Bisnis.com, JAKARTA - Semua bentuk ekspor timah harus melalui pencatatan sistem bursa berjangka mulai 30 Agustus 2013.
Ketentuan itu berdasarkan Peraturan Menteri Perdagangan (Permendag) No. 32 Tahun 2013 guna menciptakan perdagangan komoditas timah secara fair. Selama ini sebesar 80% timah dunia dipasok dari Indonesia.
Dalam pasal 11 disebutkan timah batangan atau timah dalam bentuk lainnya sebelum diekspor wajib diperdagangkan lewat bursa timah. Ketentuan dalam pasal 11 ayat 3 menjelaskan untuk timah batangan mulai berlaku 30 Agustus 2013, sedangkan timah dalam bentuk lainnya mulai berlaku 1 Januari 2015.
"Sebagai realisasi dan perwujudan Permendag No. 32 Tahun 2013. Salah satu tujuan pemerintah mengatur perdagangan timah agar harga timah batangan di Indonesia bisa ditentukan secara adil dan transparan," ujar Dirut Bursa Komoditi dan Derivatif Indonesia (BKDI) Megain Widjaja, Kamis (29/8).
Berdasarkan data Kemendag, ekspor timah Indonesia pada Juni 2013 naik ke level tertinggi sejak 18 bulan. Ekspor ingot dan solder melonjak 20% menjadi 11.111,4 ton dibandingkan dengan Mei sebesar 9.242,05 ton. Ekspor timah per Juni 2012 sebanyak 9.646,7 ton.
Adapun total ekspor timah per semester pertama tahun ini naik 16% menjadi 55.011 ton dibandingkan dengan ekspor periode sama 2012.
Dia menjelaskan agar komoditas Indonesia sebagai acuan harga secara internasional harga timah bisa dibentuk berdasarkan penawaran dan permintaan. Selama ini pasar timah kita dikendalikan oleh asing. Selama ini harga sama sekali tidak terpengaruh harga dari London Metal Exchange (LME).
BKDI bersama Komite Timah telah meluncurkan pasar timah internasional di Indonesia dengan kode INATIN. Sebanyak sembilan perusahaan bergabung sebagai anggota baru bursa di BKDI, yaitu yaitu PT Timah (Persero) Tbk, 3HCO,LTD, Gold Matrix Resources Pte.Ltd, Purple Products Pvt.Ltd, PT Tambang Timah, PT Mitra Stania Prima, PT Comexindo International, PT Timah Industri, dan PT Refined Banka Tin. Dengan demikian, kini ada 12 perusahaan timah bergabung dengan BKDI.

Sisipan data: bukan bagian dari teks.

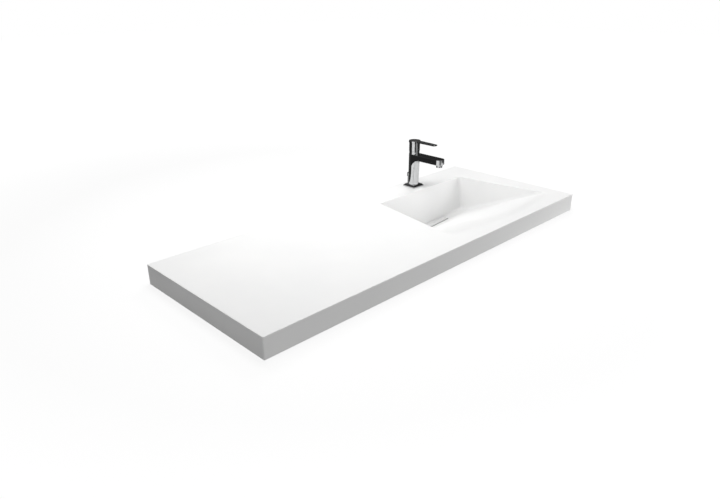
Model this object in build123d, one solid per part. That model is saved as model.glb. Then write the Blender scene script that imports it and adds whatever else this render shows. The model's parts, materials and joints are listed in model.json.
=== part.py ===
from build123d import *
import math
import os

# Frame: +X runs along the top towards the basin end, +Y towards the wall, +Z up. The origin is at
# mid-length on the underside of the rear apron, where the top rests against the wall. Lengths are
# in millimetres, angles in degrees.

# Worktop
top_length = 1300.0
top_depth = 500.0
slab_height = 56.0
panel_thickness = 12.0
apron_thickness = 12.0
edge_radius = 1.5
corner_radius = 3.0

# Basin
basin_right_ledge = 51.37
basin_back_length = 423.0
basin_front_ledge = 78.0
basin_flare_angle = 10.0
back_wall_angle = 9.0
gutter_depth = 132.0
gutter_width = 28.0
gutter_fall_share = 0.0605
basin_wall = 10.0
basin_corner_radius = 12.0
basin_foot_radius = 11.5
crease_radius = 20.0
valley_radius = 300.0
rim_radius = 2.0
ramp_blend_radius = 90.0
flange_width = 15.0
flange_thickness = 8.0

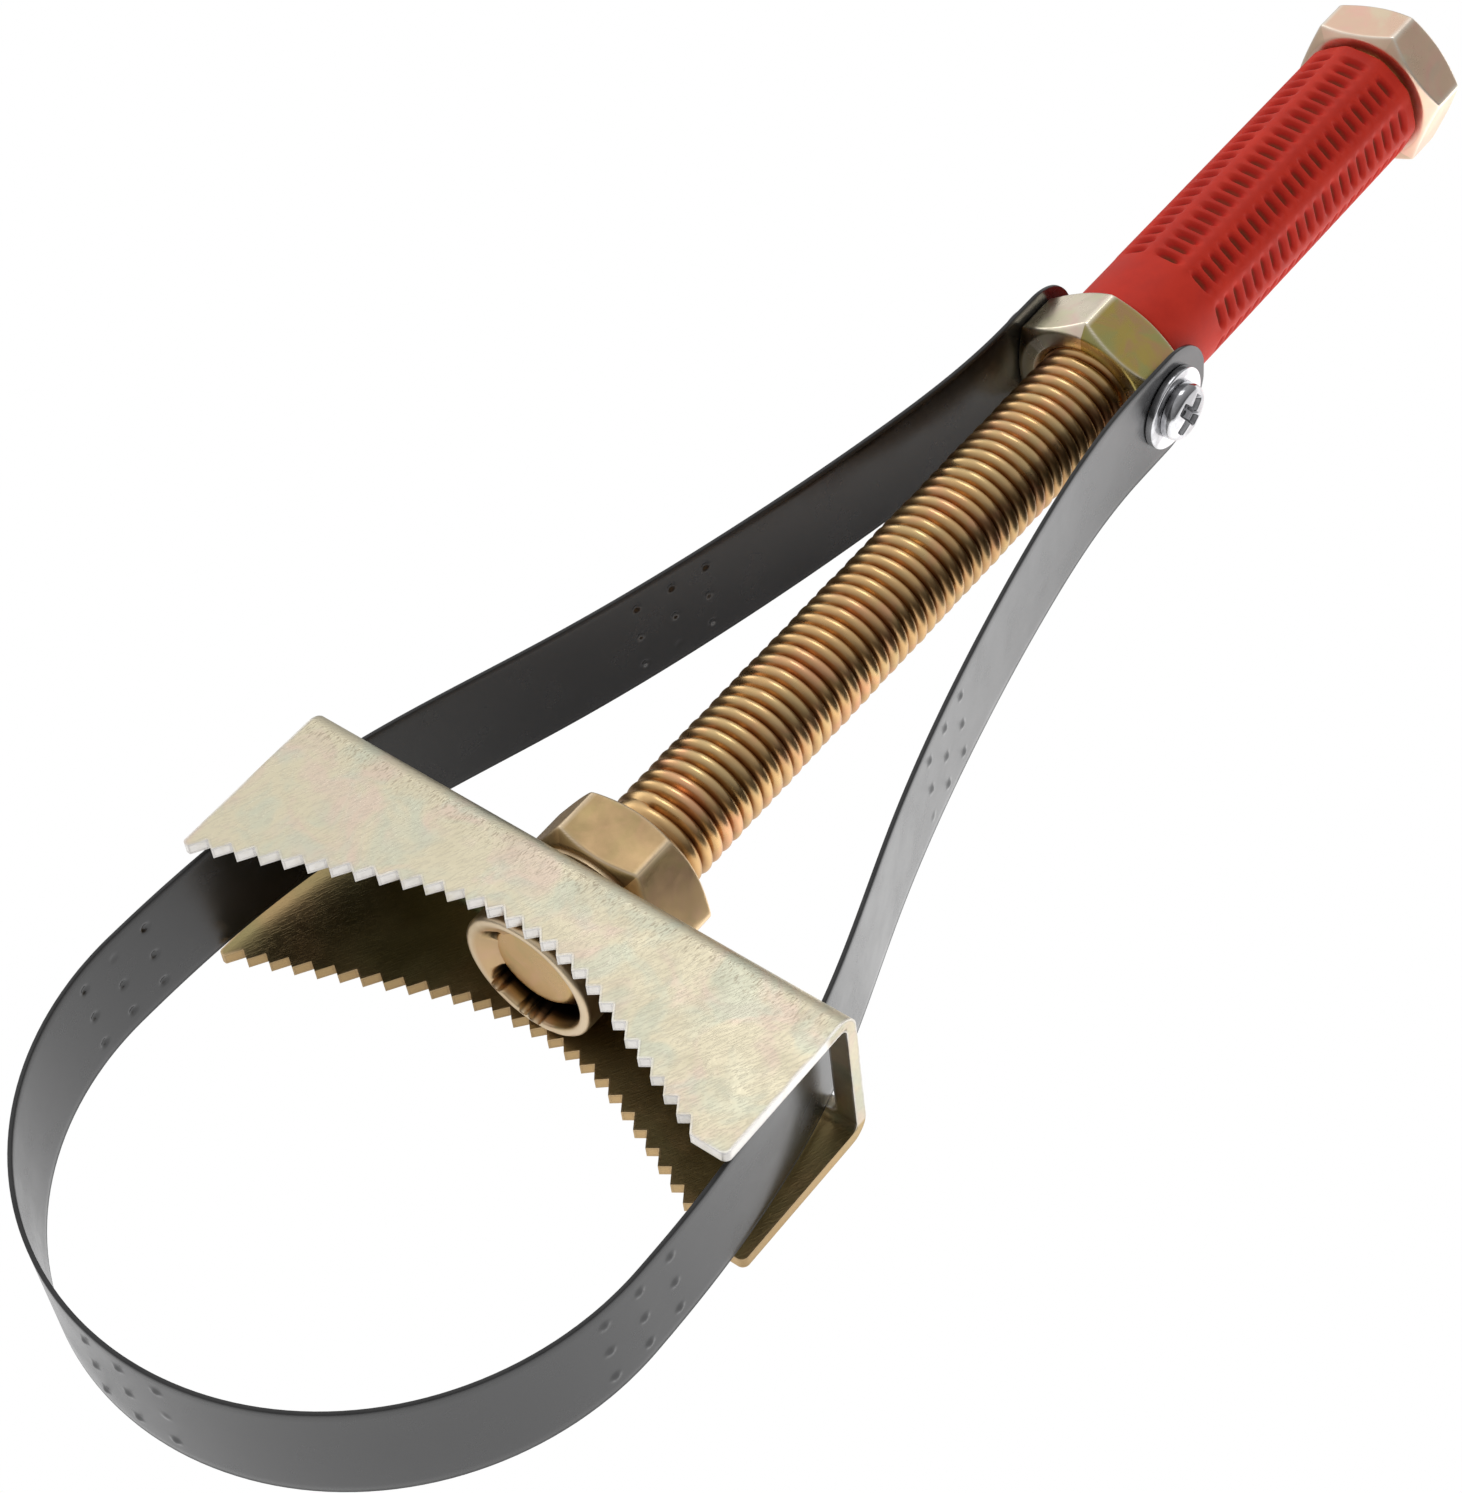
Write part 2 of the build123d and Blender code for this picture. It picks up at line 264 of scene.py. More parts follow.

Megain mengungkapkan BKDI siap mengambil peran strategis untuk menjadi pasar komoditas primer Indonesia yang efisien dan transparan. Hal ini juga terkait dengan penerapan Asean Economic Community (Masyarakat Ekonomi Asean) pada akhir 2015.
Selama ini, pelaku pasar Asean sangat bergantung pada bursa berjangka Eropa dan Amerika Serikat dalam penentuan harga komoditasi. Akibatnya, tidak ada transparansi dalam penentuan harga komoditas yang adil.
“Industri berjangka di dalam negeri belum dimanfaatkan maksimal, padahal industri berjangka menjadi salah satu instrumen penting untuk pertumbuhan ekonomi,” tegasnya.
Dia menjelaskan dengan penentuan harga dilakukan bursa, diprediksi ada peningkatan penerimaan royalti timah. Semakin tinggi harga timah, semakin besar penerimaan royalti timah tersebut.
Selain timah batangan, BKDI dan INATIN juga dipastikan mengatur segala macam transaksi timah solder di Indonesia. Hal itu dilakukan untuk meredam segala bentuk penyelundupan yang marak terjadi.
"Sudah tentu yang masuk dan diperdagangkan dalam bursa komoditas, yaitu timah yang sudah masuk dalam SNI," katanya.